Proving the Business Case for the Internet of Things

Siemens building e-highway to link German cities

Steve Rogerson
August 22, 2017

The German state of Hesse is building an overhead contact line for electrified freight transport on a 10km stretch of autobahn. The line, based on an idea from Siemens, will supply electricity for the electric drive of hybrid lorries.
Siemens originally presented its e-highway concept in 2012. The system will be installed on the A5 federal autobahn between the Zeppelinheim and Cargo City Süd interchange at Frankfurt Airport and the Darmstadt and Weiterstadt interchange.
"With the e-highway, we've created an economically viable solution for climate-neutral freight transport by road," said Roland Edel, chief technology officer of Siemens’ mobility division. “Our technology is an already existing and feasible alternative to trucks operating with internal combustion engines.”
With this field trial, the e-highway will be tested on a public highway in Germany for the first time.

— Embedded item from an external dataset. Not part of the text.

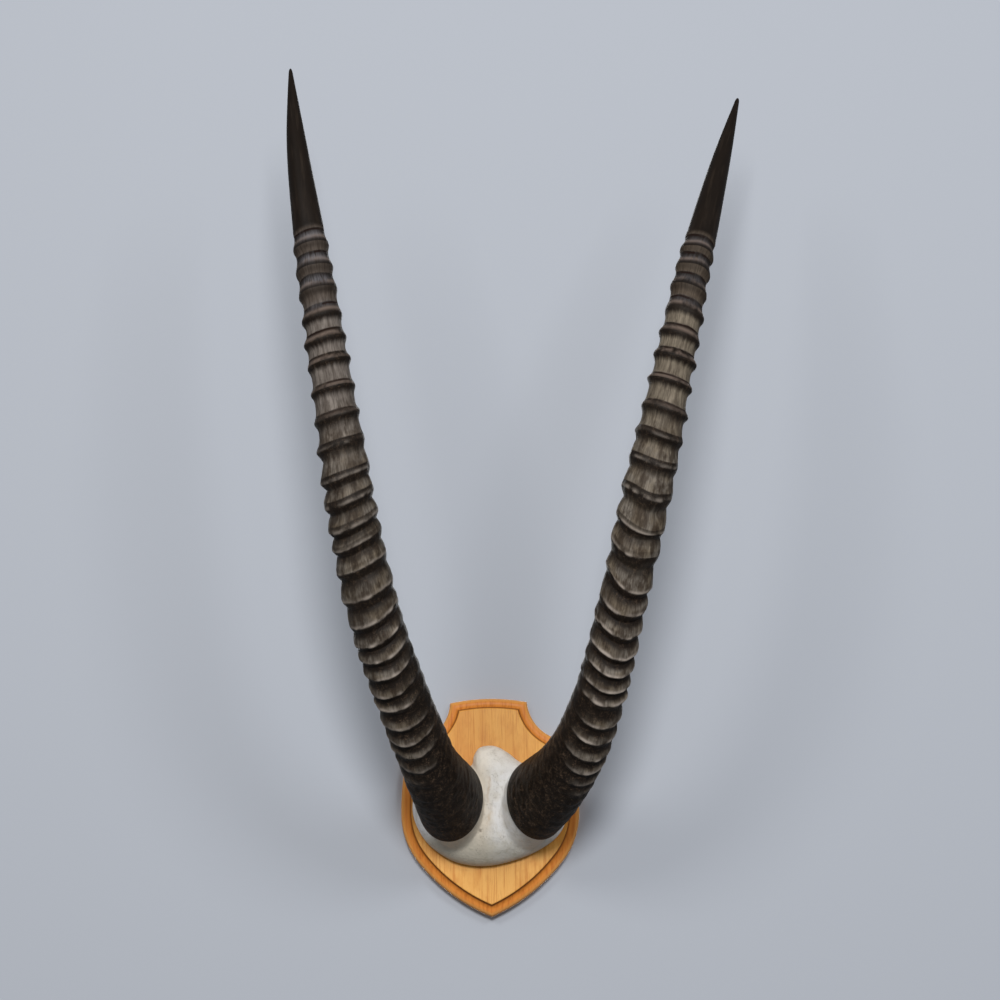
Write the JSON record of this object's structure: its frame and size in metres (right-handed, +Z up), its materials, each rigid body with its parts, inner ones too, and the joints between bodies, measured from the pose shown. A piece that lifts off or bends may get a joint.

Siemens will be responsible for the planning, construction and, as an option, maintenance of the system. The system is being built as part of the Elisa joint electrified heavy freight transport on autobahns project. Hessen Mobil, responsible for road and transport management in Hesse, is managing the project.
"Construction of the system will demonstrate the feasibility of integrating overhead contact systems with a public highway," said Gerd Riegelhuth, head of transport at Hessen Mobil. “The system will be used for real transport networks, and prove the practicality of climate-neutral freight transport in the urban region of Frankfurt.”
The e-highway is said to be twice as efficient as using internal combustion engines. That not only means halving energy consumption, but also significantly reducing local air pollution. The core element of the system is an intelligent pantograph on the lorries combined with a hybrid drive system. Lorries equipped with the system operate locally emission-free with electricity from the overhead line and automatically switch to a hybrid engine on roads without overhead lines.